Na década de 70, o meu querido amigo Otávio Costa teve a idéia de criar uma diplomacia dos ossos para reavivar o nosso sentimento patriótico. Trouxe de Portugal os ossos de d. Pedro 1º, que percorreram o Brasil inteiro e, depois, tiveram o devido e eterno (?) repouso no panteon do Ipiranga, em São Paulo.
O caixão não podia ser aberto, fazia parte do acordo Portugal-Brasil, porque havia sempre o perigo de ossos trocados. E os portugueses bem sabem disso. A urna que continha os ossos de santo Antonio de Lisboa, venerada por séculos na igreja do mesmo nome, quando foi aberta, a grande surpresa: eram ossos de um pobre carneirinho!
Os ossos do nosso primeiro imperador andaram por todas as capitais. Em algumas, como em Recife, ainda estavam vivas na memória do povo as condenações à forca na Confederação do Equador, manifestação libertária do bravo povo pernambucano, e por isso a população recusou-se a receber aqueles despojos.
No Maranhão a coisa não foi tão radical, ninguém tinha nada contra ele, mas, também, ninguém tinha mais nada a favor. A urna fúnebre ficou solitária no Palácio dos Leões, poucos a visitaram.
O jornalista Erasmo Dias, tradicional boêmio da cidade de São Luís e grande escritor, estava, como em todas as noites, na zona do meretrício quando se lembrou que d. Pedro estava no Palácio dos Leões. Era alta madrugada.
Recolheu os bêbados retardatários das pensões de mulheres e organizou um séquito respeitoso que, cambaleante e silenciosamente, subia e descia as ladeiras desertas da velha cidade para prestar homenagem ao proclamador da Independência. Chegou ao Palácio, subiu as escadas do antigo prédio.
Na sala de lustres portugueses, luzes baças, o caixão dourado. Os bêbados se aproximaram. Erasmo foi o intérprete deles. Fechou o punho, bateu forte na tampa do caixão e falou com a voz embargada e roufenha, pela cerveja e pela noite:
"Guabiru! Guabiru! Papaste as melhores damas do Império!..."
Feita a homenagem, retiraram-se em respeitoso silêncio.
Agora, vejo que há no Brasil uma verdadeira idolatria aos ossos. Abrem-se todos os jornais e são notícias sobre exumação, busca de caveiras, cata de restos de ossadas, dúvidas sobre mandíbulas e arcadas dentárias.

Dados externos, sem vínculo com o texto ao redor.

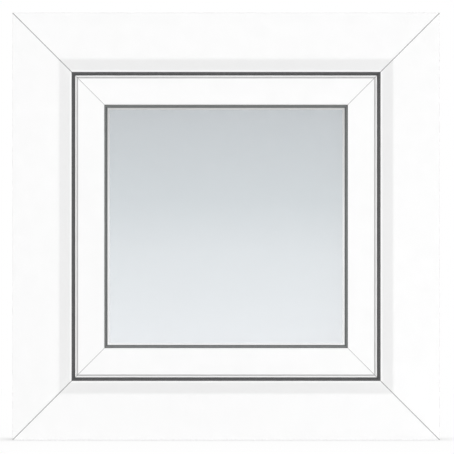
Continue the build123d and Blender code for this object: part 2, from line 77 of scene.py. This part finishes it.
class Graph:
    """A material's node tree, with short calls for the nodes used here."""

    def __init__(self, name):
        self.material = bpy.data.materials.new(name)
        self.material.use_nodes = True
        self.tree = self.material.node_tree
        self.tree.nodes.clear()
        self.output = self.add("ShaderNodeOutputMaterial")
        self.place = self.add("ShaderNodeTexCoord").outputs["Object"]

    def add(self, kind, **settings):
        node = self.tree.nodes.new(kind)
        for key, value in settings.items():
            setattr(node, key, value)
        return node

    def plug(self, socket, value):
        """Link a socket to this one, or set this one to a constant."""
        if isinstance(value, bpy.types.NodeSocket):
            self.tree.links.new(value, socket)
        else:
            socket.default_value = value

    def math(self, operation, *values):
        node = self.add("ShaderNodeMath", operation=operation)
        for socket, value in zip(node.inputs, values):
            self.plug(socket, value)
        return node.outputs[0]

    def axes(self):
        node = self.add("ShaderNodeSeparateXYZ")
        self.plug(node.inputs[0], self.place)
        return node.outputs

    def ring(self):
        """A point's place on a square ring: outwards from the middle, along the bar, in depth."""
        x, y, z = self.axes()
        across = self.math("ABSOLUTE", x)
        height = self.math("ABSOLUTE", self.math("SUBTRACT", z, CENTRE_Z))
        return self.math("MAXIMUM", across, height), self.math("MINIMUM", across, height), y

    def vector(self, *parts):
        node = self.add("ShaderNodeCombineXYZ")
        for socket, part in zip(node.inputs, parts):
            self.plug(socket, part)
        return node.outputs[0]

    def noise(self, scale, detail=3.0, place=None):
        node = self.add("ShaderNodeTexNoise")
        self.plug(node.inputs["Vector"], place or self.place)
        node.inputs["Scale"].default_value = scale
        node.inputs["Detail"].default_value = detail
        return node.outputs["Fac"]

    def streaks(self, outwards, along, depth, fine, coarse, detail=3.0):
        """Noise that is fine across each bar and coarse along it."""
        place = self.vector(
            self.math("MULTIPLY", outwards, fine),
            self.math("MULTIPLY", depth, fine),
            self.math("MULTIPLY", along, coarse),
        )
        return self.noise(1.0, detail, place)

    def between(self, value, old_low, old_high, new_low, new_high, smooth=False):
        """Map a range of values to another range, and hold the ends."""
        node = self.add("ShaderNodeMapRange")
        node.interpolation_type = "SMOOTHSTEP" if smooth else "LINEAR"
        for socket, item in zip(node.inputs, (value, old_low, old_high, new_low, new_high)):
            self.plug(socket, item)
        return node.outputs[0]

    def uneven(self, scale, low, high):
        """A value that wanders between these two."""
        return self.between(self.noise(scale), NOISE_LOW, NOISE_HIGH, low, high)

    def distance(self, first, second):
        """The length of two lengths at right angles."""
        squares = self.math("ADD", self.math("POWER", first, 2.0), self.math("POWER", second, 2.0))
        return self.math("SQRT", squares)

    def mix(self, share, first, second, blend_type="MIX"):
        node = self.add("ShaderNodeMix", data_type="RGBA", blend_type=blend_type)
        self.plug(node.inputs[MIX_SHARE], share)
        self.plug(node.inputs[MIX_FIRST], first)
        self.plug(node.inputs[MIX_SECOND], second)
        return node.outputs[MIX_RESULT]

    def ramp(self, value, *stops):
        node = self.add("ShaderNodeValToRGB")
        self.plug(node.inputs[0], value)
        points = node.color_ramp.elements
        while len(points) < len(stops):
            points.new(0.5)
        for point, (position, colour) in zip(points, stops):
            point.position = position
            point.color = colour
        return node.outputs[0]

    def bump(self, height, strength, distance=GRAIN_DEPTH, normal=None):
        node = self.add("ShaderNodeBump")
        self.plug(node.inputs["Height"], height)
        node.inputs["Strength"].default_value = strength
        node.inputs["Distance"].default_value = distance
        if normal is not None:
            self.plug(node.inputs["Normal"], normal)
        return node.outputs[0]

    def principled(self, **inputs):
        """Finish the material: Base_Color and the like are the shader's sockets."""
        node = self.add("ShaderNodeBsdfPrincipled")
        for key, value in inputs.items():
            self.plug(node.inputs[key.replace("_", " ")], value)
        self.plug(self.output.inputs["Surface"], node.outputs[0])
        return self.material


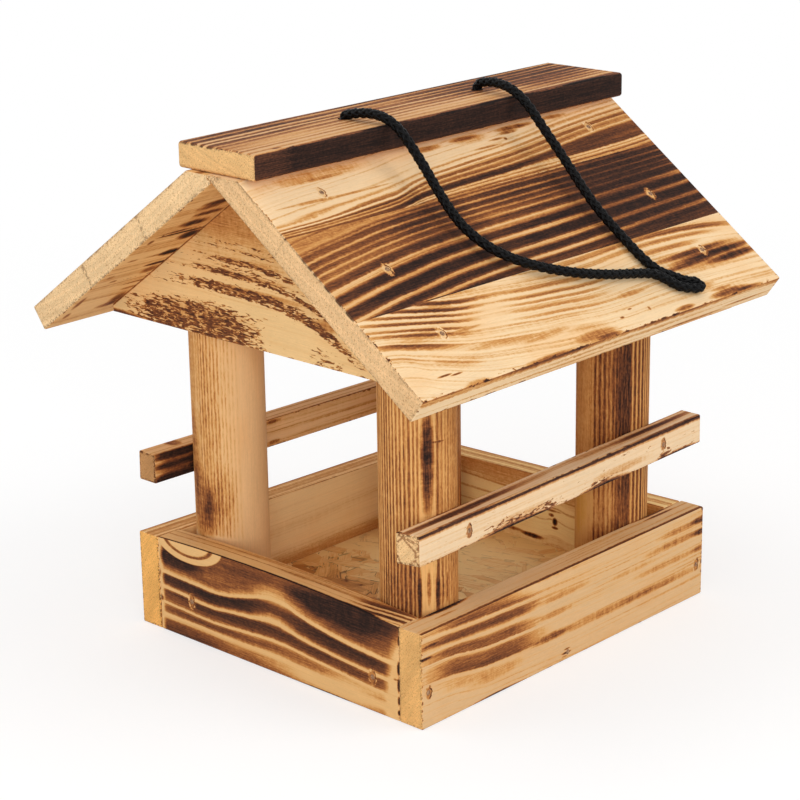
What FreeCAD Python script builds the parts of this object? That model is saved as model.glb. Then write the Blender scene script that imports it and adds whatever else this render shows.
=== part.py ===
import FreeCAD, Part
import math
import os

from FreeCAD import Vector

# Wooden bird feeder: an open seed tray, four round posts, two perch rails and a gabled
# roof of glued boards, with a ridge cap that a loop of rope passes through.
# Millimetres, +Z up. The ridge runs along X and the origin is the middle of the tray's
# underside. Left is -X and front is -Y.

# Seed tray
tray_length = 250.0
tray_width = 224.0
tray_board_thickness = 16.5
floor_thickness = 9.0

# Heights of the tray boards at their two ends. They were sawn by hand, so no two are the
# same, and the left end board's top edge is also crowned
side_front_height_left = 55.2
side_front_height_right = 55.9
side_back_height_left = 57.5
side_back_height_right = 51.8
end_left_height_front = 55.4
end_left_height_back = 57.9
end_left_crown = 3.0
end_right_height_front = 56.0
end_right_height_back = 51.8

# How far the front side board runs past the right end board
side_front_reach = 1.3

# Round posts, standing on the floor in the tray's corners: against the side boards and
# just clear of the end boards
post_diameter = 43.0
post_top_height = 185.5
post_end_gap = 2.0

# Perch rails, nailed across the outside of the posts by hand, so neither is quite level:
# the rise is how much higher a rail's right end lies than its left one
perch_length = 249.0
perch_width = 14.0
perch_height = 17.5
perch_middle_front = 102.9
perch_middle_back = 96.6
perch_rise_front = 4.7
perch_rise_back = -4.7
perch_front_nails = (-83.5, 88.0)
perch_back_nails = (-85.0, 85.0)

# The front rail's left end was sawn askew: shorter at the front, longer at the post
perch_front_skew = 1.8

# Gable boards, on the posts and under the roof
gable_setback = 8.0
gable_thickness = 20.0
gable_half_width = 134.0
gable_tip_height = 4.2

# Roof: three edge-glued boards to a slope, measured down the slope from the ridge line
roof_angle = 36.0
roof_board_thickness = 15.0
roof_overhang_left = 34.0
roof_overhang_right = 22.5
front_slope_length = 181.0
front_joint_upper = 67.0
front_joint_lower = 126.5
back_slope_length = 191.0
back_joint_upper = 76.0
back_joint_lower = 135.0
ridge_flat_half_width = 20.0
ridge_seam_shift = 3.5

# Ridge cap
cap_width = 58.2
cap_thickness = 14.2
cap_setback_left = 3.5
cap_overhang_right = 1.5

# Rope and the holes it passes through
rope_diameter = 5.4
rope_hole_diameter = 7.0
rope_hole_left = -58.0
rope_hole_right = 52.0
rope_hole_shift = 2.0
knot_radius = 7.0
knot_clearance = 0.1

# Nails and dowels
nail_head_diameter = 3.0
nail_head_height = 1.0
nail_shank_diameter = 1.8
nail_point_length = 2.5
tray_nail_length = 32.0
perch_nail_length = 35.0
roof_nail_length = 25.0
floor_nail_length = 30.0
corner_nail_inset = 5.0
corner_nail_height = 20.5
front_post_nail_height = 20.5
front_post_nail_shift = -2.0
back_post_nail_height = 24.5
back_post_nail_shift = -6.0
floor_nail_shift = -2.5
left_roof_nail_inset = 2.8
right_roof_nail_inset = 9.0
roof_nail_shares = (0.26, 0.57, 0.41)
dowel_diameter = 8.0
dowel_length = 40.0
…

Melhor fizeram na Argentina. As Madres de la Plaza de Mayo, esse símbolo comovente do amor materno, pela palavra de sua líder Hebe de Bonafini, nos seus 86 anos, proclamou:
"Nada resgata a vida. Não queremos exumações. Deixem em paz os nossos mortos. Não removam o nosso sofrimento. A morte não tem preço, a vida não tem retorno. Vamos continuar denunciando para que esses crimes não sejam esquecidos e jamais se repitam".
Está na hora de sepultarmos nossos mortos. Que eles repousem na eternidade de suas sofridas existências marcadas pela luta, pela crença em dias melhores e pelo infortúnio.
A procissão dos ossos viola o repouso eterno a que tem direito os mortos e os submetem a violações e ultrajes.